== Work to be completed ==
Repeat the listing below word for word, stopping after the line that contains "its third panel.".

* START Rows *

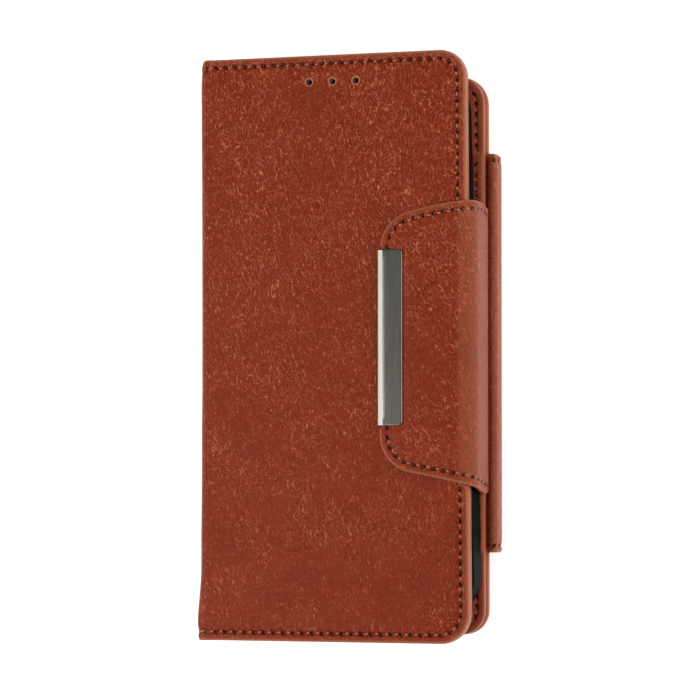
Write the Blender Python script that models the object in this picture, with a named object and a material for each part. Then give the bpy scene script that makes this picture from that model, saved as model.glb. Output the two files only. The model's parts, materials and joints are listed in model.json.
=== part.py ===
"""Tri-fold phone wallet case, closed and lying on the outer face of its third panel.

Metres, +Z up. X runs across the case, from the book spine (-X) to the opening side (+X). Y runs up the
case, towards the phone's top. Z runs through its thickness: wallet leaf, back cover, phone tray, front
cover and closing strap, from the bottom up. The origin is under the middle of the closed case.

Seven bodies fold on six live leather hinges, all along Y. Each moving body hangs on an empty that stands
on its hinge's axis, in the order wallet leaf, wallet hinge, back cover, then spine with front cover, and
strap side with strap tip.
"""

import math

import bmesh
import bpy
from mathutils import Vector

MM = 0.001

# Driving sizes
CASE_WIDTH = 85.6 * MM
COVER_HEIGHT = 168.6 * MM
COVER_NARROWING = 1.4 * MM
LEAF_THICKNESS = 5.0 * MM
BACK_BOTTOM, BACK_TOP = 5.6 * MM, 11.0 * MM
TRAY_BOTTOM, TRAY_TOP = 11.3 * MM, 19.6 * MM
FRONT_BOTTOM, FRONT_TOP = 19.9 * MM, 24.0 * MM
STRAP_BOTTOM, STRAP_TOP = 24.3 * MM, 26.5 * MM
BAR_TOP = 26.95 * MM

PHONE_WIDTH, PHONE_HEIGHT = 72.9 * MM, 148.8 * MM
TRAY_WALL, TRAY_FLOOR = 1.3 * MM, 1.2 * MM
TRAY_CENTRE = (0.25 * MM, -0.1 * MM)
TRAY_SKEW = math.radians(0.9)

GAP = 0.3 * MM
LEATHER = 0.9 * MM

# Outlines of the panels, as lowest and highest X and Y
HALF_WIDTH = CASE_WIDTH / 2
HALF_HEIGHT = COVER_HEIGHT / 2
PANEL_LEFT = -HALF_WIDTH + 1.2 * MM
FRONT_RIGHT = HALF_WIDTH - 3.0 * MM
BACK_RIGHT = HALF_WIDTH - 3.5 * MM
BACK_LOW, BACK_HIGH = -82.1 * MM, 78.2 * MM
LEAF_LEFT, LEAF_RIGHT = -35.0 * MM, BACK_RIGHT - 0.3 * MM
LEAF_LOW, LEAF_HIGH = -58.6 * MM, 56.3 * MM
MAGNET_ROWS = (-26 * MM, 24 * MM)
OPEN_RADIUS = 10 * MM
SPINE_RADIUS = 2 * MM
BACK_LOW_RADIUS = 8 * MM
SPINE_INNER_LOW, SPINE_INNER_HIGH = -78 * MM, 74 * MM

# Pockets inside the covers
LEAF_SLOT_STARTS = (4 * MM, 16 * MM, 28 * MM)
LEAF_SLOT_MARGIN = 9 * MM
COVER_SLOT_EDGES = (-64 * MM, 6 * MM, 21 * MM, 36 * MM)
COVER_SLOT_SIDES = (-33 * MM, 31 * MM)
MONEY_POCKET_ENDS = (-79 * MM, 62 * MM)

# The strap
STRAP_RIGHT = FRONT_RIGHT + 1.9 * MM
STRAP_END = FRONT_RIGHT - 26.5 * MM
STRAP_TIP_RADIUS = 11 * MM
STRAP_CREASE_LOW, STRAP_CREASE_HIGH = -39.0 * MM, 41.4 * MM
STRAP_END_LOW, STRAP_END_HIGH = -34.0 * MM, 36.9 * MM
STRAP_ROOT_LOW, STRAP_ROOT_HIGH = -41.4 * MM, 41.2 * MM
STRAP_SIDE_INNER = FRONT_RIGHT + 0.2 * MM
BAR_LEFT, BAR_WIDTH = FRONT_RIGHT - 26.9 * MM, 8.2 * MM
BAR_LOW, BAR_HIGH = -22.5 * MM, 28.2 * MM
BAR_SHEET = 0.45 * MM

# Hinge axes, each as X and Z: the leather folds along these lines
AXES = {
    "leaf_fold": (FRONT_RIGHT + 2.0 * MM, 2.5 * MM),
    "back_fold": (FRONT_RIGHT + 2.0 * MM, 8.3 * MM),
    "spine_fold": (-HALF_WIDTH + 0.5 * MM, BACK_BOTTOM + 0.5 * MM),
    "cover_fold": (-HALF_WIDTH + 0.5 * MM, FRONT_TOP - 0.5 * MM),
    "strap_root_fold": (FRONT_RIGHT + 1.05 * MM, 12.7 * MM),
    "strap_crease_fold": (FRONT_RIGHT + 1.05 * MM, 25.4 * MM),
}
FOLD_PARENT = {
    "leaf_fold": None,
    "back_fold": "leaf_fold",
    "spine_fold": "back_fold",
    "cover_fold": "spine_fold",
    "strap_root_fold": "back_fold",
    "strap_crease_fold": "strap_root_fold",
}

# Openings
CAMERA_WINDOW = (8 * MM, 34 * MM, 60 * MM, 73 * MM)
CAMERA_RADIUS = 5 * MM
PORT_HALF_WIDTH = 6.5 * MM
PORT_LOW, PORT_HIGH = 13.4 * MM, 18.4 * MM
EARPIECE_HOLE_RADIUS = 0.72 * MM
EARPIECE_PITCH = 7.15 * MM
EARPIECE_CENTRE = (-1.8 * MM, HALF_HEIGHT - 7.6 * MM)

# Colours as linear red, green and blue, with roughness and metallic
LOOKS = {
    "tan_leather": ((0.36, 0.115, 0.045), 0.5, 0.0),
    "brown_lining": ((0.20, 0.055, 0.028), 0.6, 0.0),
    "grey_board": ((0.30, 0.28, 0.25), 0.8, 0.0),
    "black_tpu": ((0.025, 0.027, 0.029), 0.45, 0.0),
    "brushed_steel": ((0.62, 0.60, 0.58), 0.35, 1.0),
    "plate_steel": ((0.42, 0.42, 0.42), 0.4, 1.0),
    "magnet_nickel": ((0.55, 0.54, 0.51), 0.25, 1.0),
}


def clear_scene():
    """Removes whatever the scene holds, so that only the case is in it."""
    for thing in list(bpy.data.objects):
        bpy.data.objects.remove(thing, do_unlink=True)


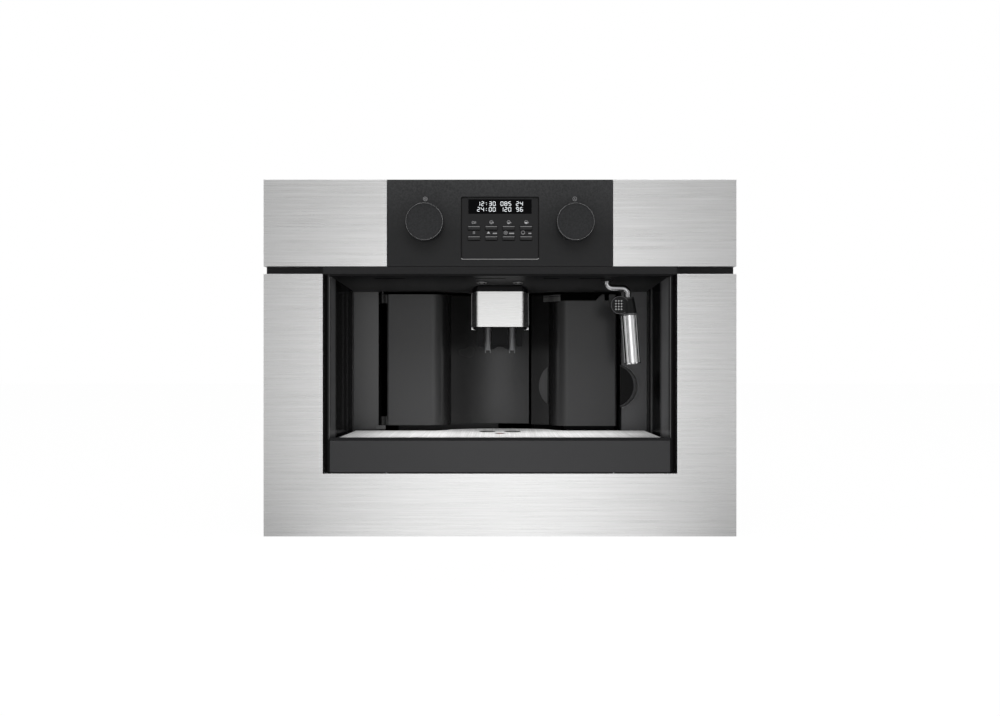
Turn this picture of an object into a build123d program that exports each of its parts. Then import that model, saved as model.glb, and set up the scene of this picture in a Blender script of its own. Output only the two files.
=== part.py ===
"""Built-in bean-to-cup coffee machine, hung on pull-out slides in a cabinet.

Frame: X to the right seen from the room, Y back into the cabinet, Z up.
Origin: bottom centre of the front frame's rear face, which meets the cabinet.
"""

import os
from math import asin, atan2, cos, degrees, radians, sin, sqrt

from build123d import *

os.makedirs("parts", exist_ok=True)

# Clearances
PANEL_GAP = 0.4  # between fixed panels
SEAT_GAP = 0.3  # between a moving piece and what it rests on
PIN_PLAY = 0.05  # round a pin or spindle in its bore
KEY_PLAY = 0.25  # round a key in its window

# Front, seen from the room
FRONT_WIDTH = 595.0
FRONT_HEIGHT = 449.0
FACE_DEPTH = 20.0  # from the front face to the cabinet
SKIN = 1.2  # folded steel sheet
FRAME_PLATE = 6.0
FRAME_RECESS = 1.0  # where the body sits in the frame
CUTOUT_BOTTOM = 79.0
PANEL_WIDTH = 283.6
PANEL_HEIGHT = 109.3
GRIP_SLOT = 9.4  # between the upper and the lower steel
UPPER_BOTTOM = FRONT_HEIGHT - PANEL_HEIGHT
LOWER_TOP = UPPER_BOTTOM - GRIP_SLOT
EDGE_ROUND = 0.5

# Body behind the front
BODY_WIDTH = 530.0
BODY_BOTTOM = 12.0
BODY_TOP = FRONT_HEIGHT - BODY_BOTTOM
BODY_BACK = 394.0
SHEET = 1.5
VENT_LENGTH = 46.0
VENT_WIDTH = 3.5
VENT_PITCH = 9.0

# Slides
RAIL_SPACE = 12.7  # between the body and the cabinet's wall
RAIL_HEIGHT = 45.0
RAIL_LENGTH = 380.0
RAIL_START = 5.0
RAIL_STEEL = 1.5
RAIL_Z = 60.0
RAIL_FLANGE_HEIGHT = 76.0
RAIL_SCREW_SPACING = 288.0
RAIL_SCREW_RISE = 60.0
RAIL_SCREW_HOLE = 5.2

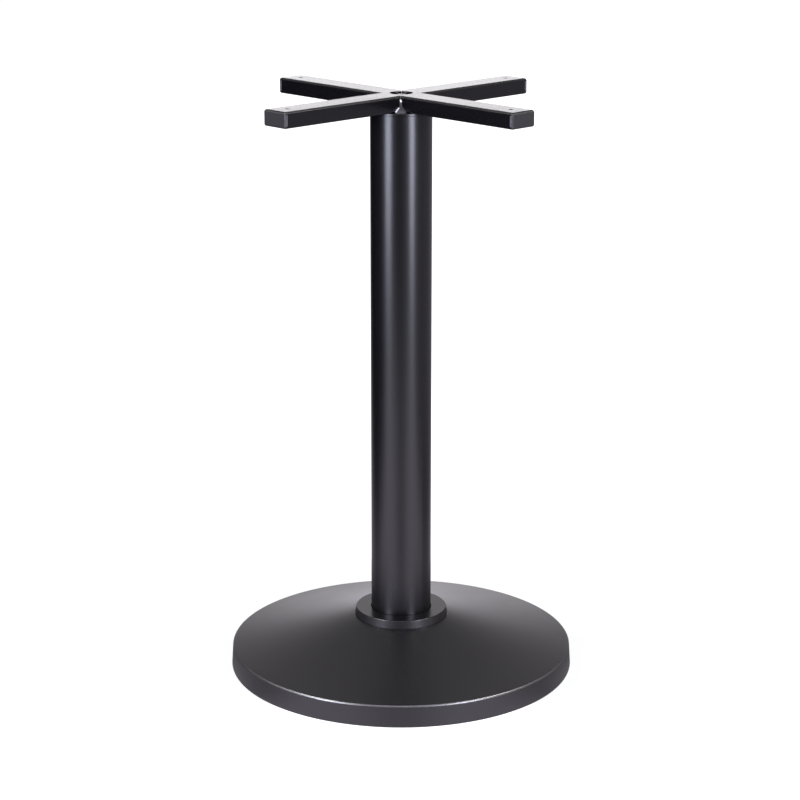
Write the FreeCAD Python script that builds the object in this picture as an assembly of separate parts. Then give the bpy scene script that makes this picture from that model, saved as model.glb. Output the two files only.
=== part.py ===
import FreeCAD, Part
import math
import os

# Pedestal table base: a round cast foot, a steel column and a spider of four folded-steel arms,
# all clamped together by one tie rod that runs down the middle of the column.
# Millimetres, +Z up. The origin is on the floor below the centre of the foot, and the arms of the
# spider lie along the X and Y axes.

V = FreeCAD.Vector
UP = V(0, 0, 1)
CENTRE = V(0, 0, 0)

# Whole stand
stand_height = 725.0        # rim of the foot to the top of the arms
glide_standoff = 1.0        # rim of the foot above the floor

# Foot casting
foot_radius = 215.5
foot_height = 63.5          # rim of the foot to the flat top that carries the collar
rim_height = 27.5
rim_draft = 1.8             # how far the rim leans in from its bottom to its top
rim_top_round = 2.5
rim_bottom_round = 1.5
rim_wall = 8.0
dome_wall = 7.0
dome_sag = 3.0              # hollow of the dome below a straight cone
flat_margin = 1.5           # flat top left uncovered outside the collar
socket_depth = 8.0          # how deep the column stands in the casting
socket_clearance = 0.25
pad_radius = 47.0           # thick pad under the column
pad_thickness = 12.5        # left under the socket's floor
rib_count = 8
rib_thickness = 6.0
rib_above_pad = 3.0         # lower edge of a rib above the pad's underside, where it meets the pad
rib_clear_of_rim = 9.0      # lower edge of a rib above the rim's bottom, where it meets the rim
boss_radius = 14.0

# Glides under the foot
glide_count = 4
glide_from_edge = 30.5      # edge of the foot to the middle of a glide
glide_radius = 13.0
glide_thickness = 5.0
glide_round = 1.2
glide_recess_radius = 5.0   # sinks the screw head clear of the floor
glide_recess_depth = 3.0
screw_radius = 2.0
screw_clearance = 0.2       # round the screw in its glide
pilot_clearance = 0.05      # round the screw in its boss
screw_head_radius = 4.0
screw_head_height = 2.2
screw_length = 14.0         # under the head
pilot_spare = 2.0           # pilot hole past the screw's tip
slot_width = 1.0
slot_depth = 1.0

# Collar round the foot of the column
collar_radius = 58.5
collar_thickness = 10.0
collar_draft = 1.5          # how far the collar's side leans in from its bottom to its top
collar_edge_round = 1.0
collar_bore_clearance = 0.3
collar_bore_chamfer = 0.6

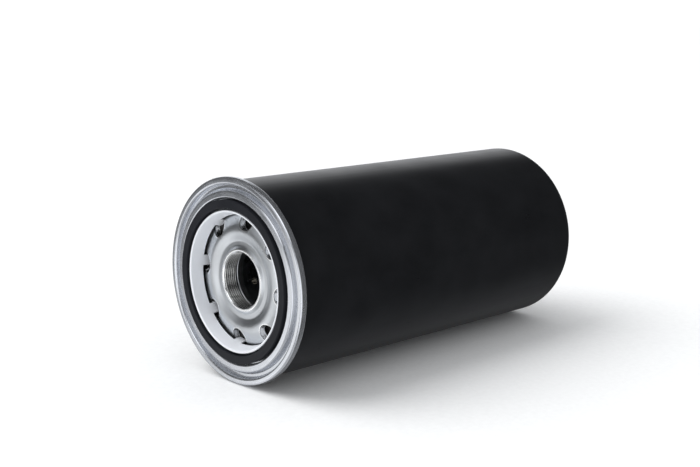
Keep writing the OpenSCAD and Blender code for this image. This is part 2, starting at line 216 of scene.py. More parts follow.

* END Rows *

== The result ==
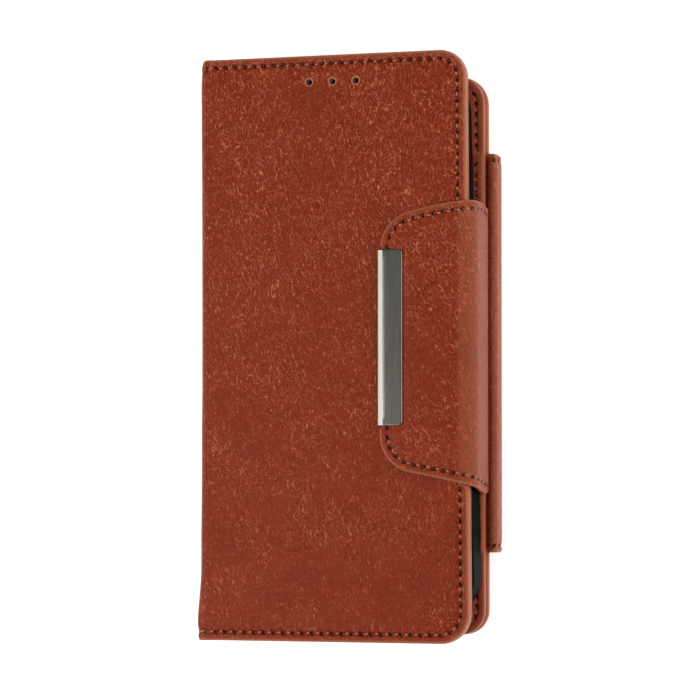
Write the Blender Python script that models the object in this picture, with a named object and a material for each part. Then give the bpy scene script that makes this picture from that model, saved as model.glb. Output the two files only. The model's parts, materials and joints are listed in model.json.
=== part.py ===
"""Tri-fold phone wallet case, closed and lying on the outer face of its third panel.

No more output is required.